LUBIN. Za wielkie serca, miłość i opiekę dziękowały dziś swoim dziadkom lubińskie przedszkolaki. I choć do Dnia Babci i Dziadka jest jeszcze trochę czasu, to ze względu na ferie, spotkanie zorganizowano właśnie teraz.
– Te dwa wyjątkowe dni, 21 i 22 stycznia, wypadają w tym roku wtedy, kiedy nasi podopieczni mają ferie – informuje dyrektorka miejskiego Przedszkola nr 7 Bożena Zarzycka. – Dlatego uroczystości z okazji Dnia Babci i Dziadka zorganizowaliśmy wcześniej – dodaje.

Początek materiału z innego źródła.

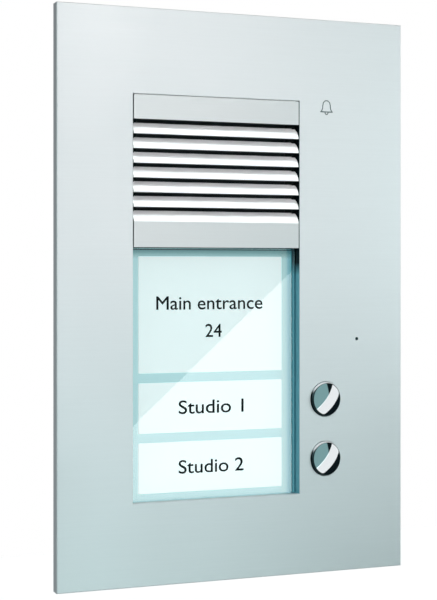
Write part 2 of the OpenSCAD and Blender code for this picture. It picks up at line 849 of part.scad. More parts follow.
module electronics_housing() {
    y_all = [y_baffle, y_housing_end];
    color("darkslategray") difference() {
        union() {
            difference() {
                round_block(housing_x, y_all, housing_z, housing_corner_r);
                block(bay_x, [y_bay, y_housing_end + cut], bay_z);
            }
            for (p = board_holes) rod(boss_d, [y_bay - cut, y_main_board], p[0], p[1]);
            for (p = cover_holes) rod(boss_d, [y_bay - cut, y_housing_end], p[0], p[1]);
            for (p = standoffs) housing_ear(p);
        }
        rod(speaker_hole_d, [y_baffle - cut, y_bay + cut], x_mid, speaker_z);
        for (p = standoffs)
            rod(m3 + screw_clear, [y_baffle - cut, y_bay + cut], p[0], p[1]);
        for (p = board_holes)
            rod(m25 + bite, [y_board_back - small_screw_l - 0.3, y_main_board + cut], p[0], p[1]);
        for (p = cover_holes)
            rod(m25 + bite, [y_cover_end - small_screw_l - 0.3, y_housing_end + cut], p[0], p[1]);
        for (turn = clip_turns)
            rod(m25 + bite, [y_bay + 2 * clip_t - clip_screw_l - 0.2, y_bay + cut],
                x_mid + clip_screw_r * cos(turn), speaker_z - clip_screw_r * sin(turn));
        block([bay_x[1] - cut, housing_x[1] + cut],
            [y_housing_end - grommet_depth, y_housing_end + cut],
            [grommet_z - grommet_half, grommet_z + grommet_half]);
    }
}

module housing_screws() {
    color("silver")
        for (p = standoffs) pan_screw(m3, 5.6, 2, housing_screw_l, p[0], y_bay, p[1], -1);
}

module main_board() {
    y = [y_main_board, y_board_back];
    through = [y[0] - cut, y[1] + cut];
    color("seagreen") difference() {
        block(main_board_x, y, main_board_z);
        for (p = board_holes) rod(m25 + screw_clear, through, p[0], p[1]);
        for (p = cover_holes) rod(boss_d + 1, through, p[0], p[1]);
    }
}

module board_screws() {
    color("silver")
        for (p = board_holes) pan_screw(m25, 4.6, 1.6, small_screw_l, p[0], y_board_back, p[1], -1);
}

module processor_chip() {
    half = chip_side / 2;
    pin_pitch = chip_side / (chip_pins + 1);
    translate([chip_centre[0], y_board_back, chip_centre[1]]) {
        color("black") block([-half, half], [0, 1.6], [-half, half]);
        color("silver")
            for (i = [1 : chip_pins]) {
                at = -half + i * pin_pitch;
                block([-half - 1, half + 1], [0.3, 0.6], [at - 0.25, at + 0.25]);
                block([at - 0.25, at + 0.25], [0.3, 0.6], [-half - 1, half + 1]);
            }
    }
}

module relay() {
    color("royalblue")
        block([relay_corner[0], relay_corner[0] + relay_size[0]],
            [y_board_back, y_board_back + relay_size[1]],
            [relay_corner[1], relay_corner[1] + relay_size[2]]);
}

module capacitors() {
    color("midnightblue")
        for (p = capacitor_places) difference() {
            rod(capacitor_d, [y_board_back, y_board_back + capacitor_h], p[0], p[1]);
            turned(p[0], p[1])
                translate([capacitor_d / 2 + 0.2, y_board_back + 1.6]) circle(r = 0.5);
        }
}

module board_connectors() {
    wall = 0.9;
    color("ivory")
        for (p = connector_places) difference() {
            block([p[0] - connector_size[0] / 2, p[0] + connector_size[0] / 2],
                [y_board_back, y_board_back + connector_size[1]],
                [p[1] - connector_size[2] / 2, p[1] + connector_size[2] / 2]);
            block([p[0] - connector_size[0] / 2 + wall, p[0] + connector_size[0] / 2 - wall],
                [y_board_back + 1.5, y_board_back + connector_size[1] + cut],
                [p[1] - connector_size[2] / 2 + wall, p[1] + connector_size[2] / 2 - wall]);
        }
}

module trimmer_bodies() {
    half = trimmer_side / 2;
    color("steelblue")
        for (x = [volume_x, mic_trimmer_x]) difference() {
            block([x - half, x + half], [y_board_back, y_board_back + trimmer_h],
                [trimmer_z - half, trimmer_z + half]);
            rod(rotor_d + rotor_play, [y_rotor - 0.3, y_board_back + trimmer_h + cut], x, trimmer_z);
        }
}

// Rotor with a screwdriver slot
module trimmer_rotor(x) {
    y_top = y_rotor + rotor_h;
    color("white") difference() {
        rod(rotor_d, [y_rotor, y_top], x, trimmer_z);
        block([x - 0.4, x + 0.4], [y_top - 1, y_top + cut], [trimmer_z - 2.4, trimmer_z + 2.4]);
    }
}
module volume_trimmer_rotor() { trimmer_rotor(volume_x); }
module microphone_trimmer_rotor() { trimmer_rotor(mic_trimmer_x); }

// Shrouded socket on the board with one pin for each pole
module terminal_header() {
    half = plug_half + fit_gap + header_wall;
    color("seagreen") difference() {
        block([x_mid - half, x_mid + half], [y_board_back, y_board_back + header_h],
            [terminal_z - header_half_z, terminal_z + header_half_z]);
        block([x_mid - half + header_wall, x_mid + half - header_wall],
            [y_board_back + 1.2, y_board_back + header_h + cut],
            [terminal_z - header_half_z + header_wall, terminal_z + header_half_z - header_wall]);
    }
    color("silver")
        for (x = pole_xs)
            block([x - pin_side / 2, x + pin_side / 2], [y_board_back + 1, y_board_back + 7],
                [terminal_z - pin_side / 2, terminal_z + pin_side / 2]);
}

// Pull-off screw terminal: the wires enter from the back and are clamped from below
module terminal_plug() {
    socket = pin_side / 2 + 0.3;
    nose_half_z = header_half_z - header_wall - fit_gap;
    color("limegreen") difference() {
        union() {
            block([x_mid - plug_half, x_mid + plug_half], [y_plug, y_plug_shoulder + cut],
                [terminal_z - nose_half_z, terminal_z + nose_half_z]);
            block([x_mid - plug_half, x_mid + plug_half], [y_plug_shoulder, y_plug_end],
                [terminal_z - plug_half_z, terminal_z + plug_half_z]);
        }
        for (x = pole_xs) {
            block([x - socket, x + socket], [y_plug - cut, y_plug + 6],
                [terminal_z - socket, terminal_z + socket]);
            rod(3, [y_plug_end - 6.5, y_plug_end + cut], x, terminal_z + 1.2);
            translate([x, (y_plug_shoulder + y_plug_end) / 2, terminal_z - plug_half_z - cut])
                cylinder(d = clamp_screw_d + bite, h = cut + 3.6);
        }
    }
}

module terminal_clamp_screws() {
    y = (y_plug_shoulder + y_plug_end) / 2;
    z = terminal_z - plug_half_z + 0.6;
    color("silver")
        for (x = pole_xs) difference() {
            translate([x, y, z]) cylinder(d = clamp_screw_d, h = 3);
            block([x - 0.3, x + 0.3], [y - 2, y + 2], [z - cut, z + 0.8]);
        }
}

module rear_cover() {
    y = [y_housing_end, y_cover_end];
    through = [y[0] - cut, y[1] + cut];
    color("darkslategray") difference() {
        round_block(housing_x, y, housing_z, housing_corner_r);
        block([x_mid - plug_half - 1, x_mid + plug_half + 1], through,
            [terminal_z - plug_half_z - 1, terminal_z + plug_half_z + 1]);
        for (x = [volume_x, mic_trimmer_x]) rod(rotor_d + 1, through, x, trimmer_z);
        for (p = cover_holes) rod(m25 + screw_clear, through, p[0], p[1]);
        for (i = [0 : vent_count - 1]) {
            z = speaker_z + (i - (vent_count - 1) / 2) * vent_pitch;
            block([x_mid - vent_w / 2, x_mid + vent_w / 2], through, [z - 0.9, z + 0.9]);
        }
    }
}

module rear_cover_screws() {
    color("silver")
        for (p = cover_holes) pan_screw(m25, 4.6, 1.6, small_screw_l, p[0], y_cover_end, p[1], -1);
}

// ---- leads ----

y_lead = y_housing_end - grommet_depth / 2;
mic_lead_z = grommet_z + 1.2;
button_lead_z = grommet_z - 1.2;
y_socket = y_board_back + 2;
y_capsule_end = y_plate_back + boot_lip + capsule_t + 0.1;
y_pad = y_button_board + board_t + 0.2;
speaker_route = [
    [x_mid, y_bay + 4.4, speaker_z - 21.2], [x_mid, y_bay + 8, speaker_z - 24],
    [x_mid - 2, y_socket + 6, 20], [connector_places[0][0], y_socket + 5, 13.5],
    [connector_places[0][0], y_socket, 12]
];
microphone_route = [
    [mic_x, y_capsule_end, mic_z], [mic_x, y_capsule_end + 2, mic_z], [mic_x - 1, 9, mic_z + 0.5],
    [52, 16, -16], [43, 21, mic_lead_z], [37, y_lead, mic_lead_z], [33, y_lead, mic_lead_z],
    [27, y_lead, mic_lead_z], [24, y_lead, mic_lead_z],
    [connector_places[1][0], y_socket + 4, -20], [connector_places[1][0], y_socket, -20]
];
button_route = [
    [button_x + 2, y_pad, -34], [button_x + 2, y_pad + 2, -34], [button_x + 1, 19, -29],
    [40, 22, -21], [36, y_lead, button_lead_z], [33, y_lead, button_lead_z],
    [27, y_lead, button_lead_z], [24, y_lead, button_lead_z],
    [connector_places[2][0], y_socket + 5, -30], [connector_places[2][0], y_socket, -31]
];

module speaker_lead() {
    color("red") swept_tube(curve(speaker_route, 4), lead_d, [1, 0, 0]);
}
module microphone_lead() {
    color("orange") swept_tube(curve(microphone_route, 4), lead_d, [0, 0, 1]);
}
module button_lead() {
    color("khaki") swept_tube(curve(button_route, 4), lead_d, [0, 0, 1]);
}

// Rubber bush in the housing's side wall, with a hole for each lead
module lead_grommet() {
    y = [y_housing_end - grommet_depth, y_housing_end];
    color("black") difference() {
        union() {
            block([bay_x[1], housing_x[1]], y, [grommet_z - grommet_half, grommet_z + grommet_half]);
            for (x = [[bay_x[1] - 1, bay_x[1]], [housing_x[1], housing_x[1] + 1]])
                block(x, [y[0] - 1, y[1]],
                    [grommet_z - grommet_half - 1, grommet_z + grommet_half + 1]);
        }
        for (z = [mic_lead_z, button_lead_z])
            translate([bay_x[1] - 1 - cut, y_lead, z]) rotate([0, 90, 0])
                cylinder(d = lead_d + 0.2, h = housing_wall + 2 + 2 * cut);
    }
}

// ---- wall frame ----

module mounting_frame() {
    sheet = [-frame_t, 0];
    through = [-frame_t - cut, cut];
    color("lightsteelblue") difference() {
        union() {
            difference() {
                round_block([-frame_w / 2, frame_w / 2], sheet, [-frame_h / 2, frame_h / 2], 4);
                block([-window_x, window_x], through, [-window_z, window_z]);
            }
            for (x = [[-window_x, -window_x + frame_t], [window_x - frame_t, window_x]])
                block(x, [-frame_t, lip_depth], [-window_z, window_z]);
            for (x = fixing_xs) {
                tab = [x - tab_w / 2, x + tab_w / 2];
                block(tab, [-frame_t, y_tab + frame_t], [-window_z - frame_t, -window_z]);
                block(tab, [y_tab, y_tab + frame_t], [-window_z - frame_t, tab_top_z]);
            }
        }
        for (x = hook_xs)
            block([x - hook_w / 2 - 1, x + hook_w / 2 + 1], through, [z_hook, z_hook + slot_h]);
        for (x = [-wall_screw_dx / 2, wall_screw_dx / 2])
            for (z = [-wall_screw_dz / 2, wall_screw_dz / 2])
                rod(wall_screw_hole_d, through, x, z);
        for (x = fixing_xs)
            rod(m4 + bite, [y_tab - cut, y_tab + frame_t + cut], x, fixing_z);
    }
}

// Screws under the lower name label that pull the panel onto the wall frame
module fixing_screws() {
    color("silver")
        for (x = fixing_xs)
            pan_screw(m4, fixing_head_d, fixing_head_h, fixing_length, x, y_floor, fixing_z);
}

module wall_seal() {
    inner = [frame_w / 2 + seal_gap, frame_h / 2 + seal_gap];
    outer = [inner[0] + seal_w, inner[1] + seal_w];
    color("black") difference() {
        round_block([-outer[0], outer[0]], [-seal_t, 0], [-outer[1], outer[1]], 4);
        block([-inner[0], inner[0]], [-seal_t - cut, cut], [-inner[1], inner[1]]);
    }
}

front_plate();
plate_studs();
stud_nuts();
plate_standoffs();
hanging_hooks();
speaker_grille();
grille_screen();
speaker_gasket();
speaker_frame();
speaker_surround();
speaker_cone();
speaker_dust_cap();
speaker_magnet();
speaker_clips();
speaker_screws();
label_window();
info_label();
name_label_1();
name_label_2();
light_guide();
label_tray();
backlight_board();
backlight_leds();
button_1_cap();
button_1_spring();
button_1_plunger();
button_2_cap();
button_2_spring();
button_2_plunger();
button_gasket();
button_housing();
tact_switches();
button_board();
button_board_screws();
microphone_felt();
microphone_boot();
microphone_capsule();
electronics_housing();
housing_screws();
main_board();
board_screws();
processor_chip();
relay();
capacitors();
board_connectors();
trimmer_bodies();
volume_trimmer_rotor();
microphone_trimmer_rotor();
terminal_header();
terminal_plug();
terminal_clamp_screws();
rear_cover();
rear_cover_screws();
lead_grommet();
speaker_lead();
microphone_lead();
button_lead();
mounting_frame();
fixing_screws();
wall_seal();
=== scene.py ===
"""Looks of the door intercom panel: materials, small printed details, smooth button caps and springs, and the studio.
"""
import json
import math

import bpy
from mathutils import Matrix, Vector


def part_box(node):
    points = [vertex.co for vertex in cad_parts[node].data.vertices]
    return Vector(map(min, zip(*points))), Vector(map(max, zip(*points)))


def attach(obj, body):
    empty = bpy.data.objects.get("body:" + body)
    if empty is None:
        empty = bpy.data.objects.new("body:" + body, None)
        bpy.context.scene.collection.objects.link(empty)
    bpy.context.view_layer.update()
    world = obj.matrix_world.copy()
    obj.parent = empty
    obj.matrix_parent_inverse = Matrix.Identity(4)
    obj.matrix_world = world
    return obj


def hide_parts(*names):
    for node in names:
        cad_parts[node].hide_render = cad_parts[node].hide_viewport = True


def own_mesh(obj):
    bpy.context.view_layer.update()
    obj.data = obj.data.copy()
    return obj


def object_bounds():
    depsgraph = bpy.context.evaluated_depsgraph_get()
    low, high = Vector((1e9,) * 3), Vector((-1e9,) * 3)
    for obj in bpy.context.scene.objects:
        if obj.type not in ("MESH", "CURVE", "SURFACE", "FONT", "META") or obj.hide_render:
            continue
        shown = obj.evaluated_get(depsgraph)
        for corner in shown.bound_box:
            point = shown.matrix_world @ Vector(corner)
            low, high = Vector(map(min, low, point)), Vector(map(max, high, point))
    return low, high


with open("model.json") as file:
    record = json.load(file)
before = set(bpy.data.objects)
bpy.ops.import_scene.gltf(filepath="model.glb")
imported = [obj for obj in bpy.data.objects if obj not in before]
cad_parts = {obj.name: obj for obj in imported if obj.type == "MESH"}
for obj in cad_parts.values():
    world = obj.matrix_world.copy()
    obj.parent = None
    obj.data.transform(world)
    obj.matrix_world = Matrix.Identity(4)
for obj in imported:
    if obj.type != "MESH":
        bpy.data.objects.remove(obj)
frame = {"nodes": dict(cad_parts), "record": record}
cad_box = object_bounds()
nodes = frame["nodes"]
record = frame["record"]
MM = 0.001


# ---- node-graph helpers ----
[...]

Przedszkolaki już od rana stresowały się swoim występem artystycznym, który przygotowały na tę specjalną okazję. Maluchy własnoręcznie wykonały też prezenty: obrazy i laurki.
Zaproszeni przez wnuczęta goście byli pod wielkim wrażeniem. – Nawet nie myślałam, że mój wnuczek tak szybko się rozwija, podczas takich występów najlepiej to widać – przyznaje pani Stanisława, babcia 5-letniego Dawidka. – To wspaniale, że w przedszkolach pamięta się o takich dniach. Te spotkania są bardzo ważne, uczą małe dziecko wrażliwości – dodaje lubinianka. – Takie dni sprawiają, że człowiek czuje się potrzebny i kochany – podsumowuje wzruszona babcia 5-latka.